* WHAT IS EXPECTED *
The listing below contains a span that opens with the line containing "if empty is" and closes with the line containing "cad_parts[node].hide_render = cad_parts[node].hide_viewport". Return that span exactly.

* Rows from a 3D modeling dataset *
□ □ □

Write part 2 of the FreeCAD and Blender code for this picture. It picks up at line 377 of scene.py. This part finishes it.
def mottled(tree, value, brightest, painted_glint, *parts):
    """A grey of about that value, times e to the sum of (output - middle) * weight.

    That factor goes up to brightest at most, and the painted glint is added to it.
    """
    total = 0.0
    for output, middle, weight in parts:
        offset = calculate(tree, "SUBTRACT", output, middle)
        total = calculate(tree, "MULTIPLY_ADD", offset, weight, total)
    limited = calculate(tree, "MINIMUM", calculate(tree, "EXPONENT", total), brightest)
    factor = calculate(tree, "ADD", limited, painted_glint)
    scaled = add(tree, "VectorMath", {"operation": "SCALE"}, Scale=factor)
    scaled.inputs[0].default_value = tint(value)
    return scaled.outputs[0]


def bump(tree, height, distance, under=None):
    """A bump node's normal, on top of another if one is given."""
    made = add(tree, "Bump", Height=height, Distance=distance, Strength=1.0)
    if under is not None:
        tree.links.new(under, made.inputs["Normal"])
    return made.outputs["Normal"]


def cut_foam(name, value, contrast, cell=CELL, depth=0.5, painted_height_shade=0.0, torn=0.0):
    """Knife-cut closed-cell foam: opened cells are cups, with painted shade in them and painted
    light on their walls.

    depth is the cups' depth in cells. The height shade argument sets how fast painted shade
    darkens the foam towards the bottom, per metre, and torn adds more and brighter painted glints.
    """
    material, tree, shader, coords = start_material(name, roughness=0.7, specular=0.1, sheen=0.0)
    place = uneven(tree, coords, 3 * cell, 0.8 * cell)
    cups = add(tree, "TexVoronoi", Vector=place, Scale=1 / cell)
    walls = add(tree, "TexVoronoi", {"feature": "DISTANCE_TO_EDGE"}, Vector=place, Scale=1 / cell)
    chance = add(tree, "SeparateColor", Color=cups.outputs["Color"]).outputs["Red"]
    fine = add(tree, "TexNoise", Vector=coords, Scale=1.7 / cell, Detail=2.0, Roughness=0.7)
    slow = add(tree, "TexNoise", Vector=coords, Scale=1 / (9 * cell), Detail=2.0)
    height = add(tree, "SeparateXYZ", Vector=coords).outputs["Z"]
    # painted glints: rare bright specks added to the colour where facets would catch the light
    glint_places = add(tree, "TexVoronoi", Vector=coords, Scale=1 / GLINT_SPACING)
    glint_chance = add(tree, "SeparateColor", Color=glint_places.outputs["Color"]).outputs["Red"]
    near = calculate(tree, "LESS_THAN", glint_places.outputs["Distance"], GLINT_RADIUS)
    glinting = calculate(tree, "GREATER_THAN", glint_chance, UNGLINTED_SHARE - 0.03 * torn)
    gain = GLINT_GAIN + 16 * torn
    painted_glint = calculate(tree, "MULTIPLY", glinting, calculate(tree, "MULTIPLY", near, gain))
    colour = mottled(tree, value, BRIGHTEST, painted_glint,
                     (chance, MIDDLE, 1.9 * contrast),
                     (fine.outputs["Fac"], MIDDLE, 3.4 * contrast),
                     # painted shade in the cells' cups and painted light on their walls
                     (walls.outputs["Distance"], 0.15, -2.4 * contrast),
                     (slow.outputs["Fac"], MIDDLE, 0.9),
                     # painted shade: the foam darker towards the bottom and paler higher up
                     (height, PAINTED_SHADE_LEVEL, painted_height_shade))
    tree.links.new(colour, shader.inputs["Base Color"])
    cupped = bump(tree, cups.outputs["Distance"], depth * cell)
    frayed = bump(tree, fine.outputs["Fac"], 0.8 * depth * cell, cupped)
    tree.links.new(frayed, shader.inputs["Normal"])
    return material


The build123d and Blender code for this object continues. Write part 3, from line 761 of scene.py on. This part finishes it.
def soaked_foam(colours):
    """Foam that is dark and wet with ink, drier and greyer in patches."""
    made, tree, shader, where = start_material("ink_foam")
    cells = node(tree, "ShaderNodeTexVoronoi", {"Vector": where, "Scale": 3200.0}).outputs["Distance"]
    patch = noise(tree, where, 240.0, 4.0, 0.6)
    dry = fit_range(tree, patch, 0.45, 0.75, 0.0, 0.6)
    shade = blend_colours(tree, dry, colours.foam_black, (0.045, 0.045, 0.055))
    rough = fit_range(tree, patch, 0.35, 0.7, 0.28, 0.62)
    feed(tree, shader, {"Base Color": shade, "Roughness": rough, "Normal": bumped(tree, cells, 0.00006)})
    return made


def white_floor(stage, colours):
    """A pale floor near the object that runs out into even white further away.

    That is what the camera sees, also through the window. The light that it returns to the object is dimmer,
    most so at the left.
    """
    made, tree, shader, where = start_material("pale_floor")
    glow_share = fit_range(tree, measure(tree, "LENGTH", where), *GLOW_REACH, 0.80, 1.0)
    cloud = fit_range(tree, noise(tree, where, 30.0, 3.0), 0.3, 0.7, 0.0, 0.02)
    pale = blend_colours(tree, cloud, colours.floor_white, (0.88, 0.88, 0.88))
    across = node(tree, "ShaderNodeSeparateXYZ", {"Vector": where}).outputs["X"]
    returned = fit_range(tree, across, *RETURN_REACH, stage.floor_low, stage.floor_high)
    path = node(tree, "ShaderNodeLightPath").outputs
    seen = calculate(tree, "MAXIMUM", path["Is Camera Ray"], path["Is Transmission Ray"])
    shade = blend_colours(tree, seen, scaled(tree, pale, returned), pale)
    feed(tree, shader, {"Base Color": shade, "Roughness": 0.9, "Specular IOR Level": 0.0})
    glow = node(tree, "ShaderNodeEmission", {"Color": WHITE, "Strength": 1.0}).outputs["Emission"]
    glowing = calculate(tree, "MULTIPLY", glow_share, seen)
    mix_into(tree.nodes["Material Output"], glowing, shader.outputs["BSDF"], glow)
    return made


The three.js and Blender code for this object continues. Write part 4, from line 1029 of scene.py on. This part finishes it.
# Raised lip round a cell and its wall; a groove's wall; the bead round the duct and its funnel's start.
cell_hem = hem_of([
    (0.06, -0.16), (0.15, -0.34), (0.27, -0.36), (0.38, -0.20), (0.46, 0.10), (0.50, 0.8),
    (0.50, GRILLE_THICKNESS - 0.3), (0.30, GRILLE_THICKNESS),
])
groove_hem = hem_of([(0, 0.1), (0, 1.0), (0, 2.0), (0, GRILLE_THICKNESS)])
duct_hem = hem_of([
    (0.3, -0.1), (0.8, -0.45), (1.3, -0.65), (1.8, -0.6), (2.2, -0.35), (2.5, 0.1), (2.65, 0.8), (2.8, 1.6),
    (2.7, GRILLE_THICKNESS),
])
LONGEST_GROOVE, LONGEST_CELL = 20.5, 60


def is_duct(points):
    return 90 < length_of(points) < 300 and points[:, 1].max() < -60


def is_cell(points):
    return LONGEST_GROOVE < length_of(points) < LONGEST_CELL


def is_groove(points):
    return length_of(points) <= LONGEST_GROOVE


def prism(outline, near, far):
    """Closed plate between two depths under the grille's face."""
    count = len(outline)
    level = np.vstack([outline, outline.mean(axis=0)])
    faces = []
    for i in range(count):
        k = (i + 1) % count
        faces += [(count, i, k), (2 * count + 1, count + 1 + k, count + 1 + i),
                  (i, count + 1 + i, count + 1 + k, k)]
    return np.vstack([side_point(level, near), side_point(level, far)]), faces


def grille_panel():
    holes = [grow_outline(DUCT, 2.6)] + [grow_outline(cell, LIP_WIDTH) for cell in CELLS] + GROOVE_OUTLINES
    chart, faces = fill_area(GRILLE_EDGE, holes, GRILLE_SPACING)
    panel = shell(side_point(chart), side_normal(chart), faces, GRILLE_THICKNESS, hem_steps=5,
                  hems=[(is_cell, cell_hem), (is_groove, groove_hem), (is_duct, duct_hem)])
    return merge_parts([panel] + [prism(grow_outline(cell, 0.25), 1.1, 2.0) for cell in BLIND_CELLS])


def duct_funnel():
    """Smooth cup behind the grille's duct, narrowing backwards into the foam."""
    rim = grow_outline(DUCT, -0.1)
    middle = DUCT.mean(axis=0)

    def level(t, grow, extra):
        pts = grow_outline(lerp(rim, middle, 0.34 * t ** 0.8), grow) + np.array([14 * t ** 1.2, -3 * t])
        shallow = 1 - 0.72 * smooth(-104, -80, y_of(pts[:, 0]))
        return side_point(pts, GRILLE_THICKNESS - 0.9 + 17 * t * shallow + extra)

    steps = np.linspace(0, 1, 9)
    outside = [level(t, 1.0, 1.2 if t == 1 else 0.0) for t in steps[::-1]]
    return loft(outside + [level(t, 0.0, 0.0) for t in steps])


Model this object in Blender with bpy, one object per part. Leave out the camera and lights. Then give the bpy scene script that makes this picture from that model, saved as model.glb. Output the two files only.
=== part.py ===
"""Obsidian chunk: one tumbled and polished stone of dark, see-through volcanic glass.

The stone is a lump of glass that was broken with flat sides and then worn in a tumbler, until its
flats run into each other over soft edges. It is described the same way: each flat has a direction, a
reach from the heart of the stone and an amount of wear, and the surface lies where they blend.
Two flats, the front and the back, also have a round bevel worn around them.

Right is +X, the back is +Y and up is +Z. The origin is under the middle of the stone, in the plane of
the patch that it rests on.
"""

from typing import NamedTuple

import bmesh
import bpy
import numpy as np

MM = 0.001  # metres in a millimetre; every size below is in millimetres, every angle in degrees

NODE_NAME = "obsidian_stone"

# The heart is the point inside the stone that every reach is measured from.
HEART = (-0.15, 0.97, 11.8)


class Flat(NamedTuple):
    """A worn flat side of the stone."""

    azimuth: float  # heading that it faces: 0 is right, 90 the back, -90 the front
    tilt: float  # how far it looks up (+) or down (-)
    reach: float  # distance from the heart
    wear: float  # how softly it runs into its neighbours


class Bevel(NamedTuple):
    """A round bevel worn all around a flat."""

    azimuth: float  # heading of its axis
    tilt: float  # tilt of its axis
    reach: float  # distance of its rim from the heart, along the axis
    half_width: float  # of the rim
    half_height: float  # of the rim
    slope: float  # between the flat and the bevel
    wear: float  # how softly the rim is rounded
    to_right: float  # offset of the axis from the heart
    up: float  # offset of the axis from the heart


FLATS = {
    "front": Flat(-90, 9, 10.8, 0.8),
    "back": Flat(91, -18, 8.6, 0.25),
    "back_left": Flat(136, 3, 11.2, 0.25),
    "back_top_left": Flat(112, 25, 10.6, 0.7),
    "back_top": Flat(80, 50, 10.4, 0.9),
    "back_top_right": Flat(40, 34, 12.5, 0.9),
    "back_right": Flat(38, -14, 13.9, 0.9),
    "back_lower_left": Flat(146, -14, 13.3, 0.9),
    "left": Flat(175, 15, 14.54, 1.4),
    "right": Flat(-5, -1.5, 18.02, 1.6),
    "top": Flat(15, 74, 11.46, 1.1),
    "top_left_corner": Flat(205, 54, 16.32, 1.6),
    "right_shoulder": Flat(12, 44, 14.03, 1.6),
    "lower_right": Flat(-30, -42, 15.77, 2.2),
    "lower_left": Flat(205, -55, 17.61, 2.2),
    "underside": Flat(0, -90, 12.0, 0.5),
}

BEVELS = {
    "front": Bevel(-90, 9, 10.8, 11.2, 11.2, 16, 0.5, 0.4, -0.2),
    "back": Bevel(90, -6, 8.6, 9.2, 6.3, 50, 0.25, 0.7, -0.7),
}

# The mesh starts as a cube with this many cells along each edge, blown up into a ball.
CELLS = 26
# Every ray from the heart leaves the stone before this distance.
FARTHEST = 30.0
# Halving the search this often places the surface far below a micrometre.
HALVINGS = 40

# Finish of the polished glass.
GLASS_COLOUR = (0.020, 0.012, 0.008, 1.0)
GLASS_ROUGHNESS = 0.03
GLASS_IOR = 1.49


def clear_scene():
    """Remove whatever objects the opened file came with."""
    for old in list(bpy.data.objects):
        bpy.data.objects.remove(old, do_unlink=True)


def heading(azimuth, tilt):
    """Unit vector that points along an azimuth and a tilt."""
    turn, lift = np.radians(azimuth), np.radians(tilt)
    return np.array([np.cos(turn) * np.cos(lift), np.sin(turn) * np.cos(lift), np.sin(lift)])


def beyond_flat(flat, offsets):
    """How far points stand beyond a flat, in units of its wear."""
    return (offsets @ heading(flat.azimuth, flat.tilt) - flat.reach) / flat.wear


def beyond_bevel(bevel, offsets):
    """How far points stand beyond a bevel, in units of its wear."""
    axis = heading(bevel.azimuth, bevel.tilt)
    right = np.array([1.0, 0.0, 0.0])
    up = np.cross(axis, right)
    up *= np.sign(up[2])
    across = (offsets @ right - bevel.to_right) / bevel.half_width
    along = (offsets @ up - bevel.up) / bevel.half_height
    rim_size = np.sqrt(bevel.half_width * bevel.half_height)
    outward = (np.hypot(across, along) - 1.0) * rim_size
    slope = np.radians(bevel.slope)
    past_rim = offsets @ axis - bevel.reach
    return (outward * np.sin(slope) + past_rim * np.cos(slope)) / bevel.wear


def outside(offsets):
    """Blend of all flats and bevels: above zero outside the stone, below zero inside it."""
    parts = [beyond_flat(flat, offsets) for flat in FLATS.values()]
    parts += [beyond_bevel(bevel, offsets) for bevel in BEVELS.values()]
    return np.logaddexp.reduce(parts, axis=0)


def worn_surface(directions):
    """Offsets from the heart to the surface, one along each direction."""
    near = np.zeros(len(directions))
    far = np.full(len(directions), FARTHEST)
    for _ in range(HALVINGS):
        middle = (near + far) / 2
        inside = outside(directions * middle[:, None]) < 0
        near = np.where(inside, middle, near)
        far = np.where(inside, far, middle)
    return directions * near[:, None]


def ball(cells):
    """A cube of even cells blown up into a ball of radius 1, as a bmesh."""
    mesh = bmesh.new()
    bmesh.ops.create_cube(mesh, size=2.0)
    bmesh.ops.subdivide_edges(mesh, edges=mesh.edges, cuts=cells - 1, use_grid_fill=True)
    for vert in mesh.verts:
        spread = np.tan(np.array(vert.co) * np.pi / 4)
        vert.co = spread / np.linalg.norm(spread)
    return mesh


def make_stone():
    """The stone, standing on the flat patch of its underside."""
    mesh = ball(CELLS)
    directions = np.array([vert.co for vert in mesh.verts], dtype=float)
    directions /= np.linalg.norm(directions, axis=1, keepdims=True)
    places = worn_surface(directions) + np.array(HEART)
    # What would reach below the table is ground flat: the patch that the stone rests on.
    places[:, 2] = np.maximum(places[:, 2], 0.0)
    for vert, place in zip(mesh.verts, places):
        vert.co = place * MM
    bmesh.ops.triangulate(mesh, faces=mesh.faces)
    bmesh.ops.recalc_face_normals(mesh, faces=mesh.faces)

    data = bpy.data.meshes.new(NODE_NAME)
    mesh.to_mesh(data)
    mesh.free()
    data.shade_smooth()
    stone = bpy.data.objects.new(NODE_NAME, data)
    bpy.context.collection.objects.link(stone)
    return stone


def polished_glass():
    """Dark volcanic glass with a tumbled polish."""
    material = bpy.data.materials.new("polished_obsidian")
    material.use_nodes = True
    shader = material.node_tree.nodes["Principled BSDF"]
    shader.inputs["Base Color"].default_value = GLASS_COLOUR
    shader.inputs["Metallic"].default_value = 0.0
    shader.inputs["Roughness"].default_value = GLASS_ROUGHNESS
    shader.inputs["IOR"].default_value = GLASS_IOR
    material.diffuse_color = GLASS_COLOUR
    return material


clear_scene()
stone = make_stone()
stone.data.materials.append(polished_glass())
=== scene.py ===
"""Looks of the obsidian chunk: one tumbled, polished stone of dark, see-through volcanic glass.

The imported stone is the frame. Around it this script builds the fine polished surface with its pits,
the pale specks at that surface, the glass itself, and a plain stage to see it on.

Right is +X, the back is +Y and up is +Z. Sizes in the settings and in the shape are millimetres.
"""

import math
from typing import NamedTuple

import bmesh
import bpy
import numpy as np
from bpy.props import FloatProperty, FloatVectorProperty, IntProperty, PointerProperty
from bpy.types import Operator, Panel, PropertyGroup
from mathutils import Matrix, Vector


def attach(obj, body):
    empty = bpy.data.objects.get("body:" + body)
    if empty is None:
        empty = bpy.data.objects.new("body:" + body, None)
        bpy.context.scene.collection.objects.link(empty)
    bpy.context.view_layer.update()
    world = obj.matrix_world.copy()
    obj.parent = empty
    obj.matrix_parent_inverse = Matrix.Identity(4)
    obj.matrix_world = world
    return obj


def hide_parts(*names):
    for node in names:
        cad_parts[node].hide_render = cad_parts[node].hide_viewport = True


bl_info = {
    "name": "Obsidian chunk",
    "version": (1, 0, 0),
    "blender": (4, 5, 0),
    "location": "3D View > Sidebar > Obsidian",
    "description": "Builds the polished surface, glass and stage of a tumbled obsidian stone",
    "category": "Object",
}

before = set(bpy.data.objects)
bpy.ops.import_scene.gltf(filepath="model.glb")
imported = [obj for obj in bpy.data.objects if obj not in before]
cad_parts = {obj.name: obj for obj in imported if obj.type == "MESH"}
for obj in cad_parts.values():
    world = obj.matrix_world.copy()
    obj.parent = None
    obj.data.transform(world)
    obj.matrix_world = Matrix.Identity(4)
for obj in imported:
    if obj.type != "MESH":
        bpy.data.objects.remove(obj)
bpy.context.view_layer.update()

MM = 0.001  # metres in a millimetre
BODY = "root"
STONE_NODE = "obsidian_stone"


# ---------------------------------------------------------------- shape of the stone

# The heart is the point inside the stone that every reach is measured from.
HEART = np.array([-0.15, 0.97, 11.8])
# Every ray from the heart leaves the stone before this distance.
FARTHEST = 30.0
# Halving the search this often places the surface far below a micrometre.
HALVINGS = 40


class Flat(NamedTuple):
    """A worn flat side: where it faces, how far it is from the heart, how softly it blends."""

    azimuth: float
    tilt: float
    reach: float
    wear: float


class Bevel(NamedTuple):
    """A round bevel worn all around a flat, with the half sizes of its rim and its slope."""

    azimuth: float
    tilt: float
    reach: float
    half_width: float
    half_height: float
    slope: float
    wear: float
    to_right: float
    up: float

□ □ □

* ANSWER *
    if empty is None:
        empty = bpy.data.objects.new("body:" + body, None)
        bpy.context.scene.collection.objects.link(empty)
    bpy.context.view_layer.update()
    world = obj.matrix_world.copy()
    obj.parent = empty
    obj.matrix_parent_inverse = Matrix.Identity(4)
    obj.matrix_world = world
    return obj


def hide_parts(*names):
    for node in names:
        cad_parts[node].hide_render = cad_parts[node].hide_viewport = True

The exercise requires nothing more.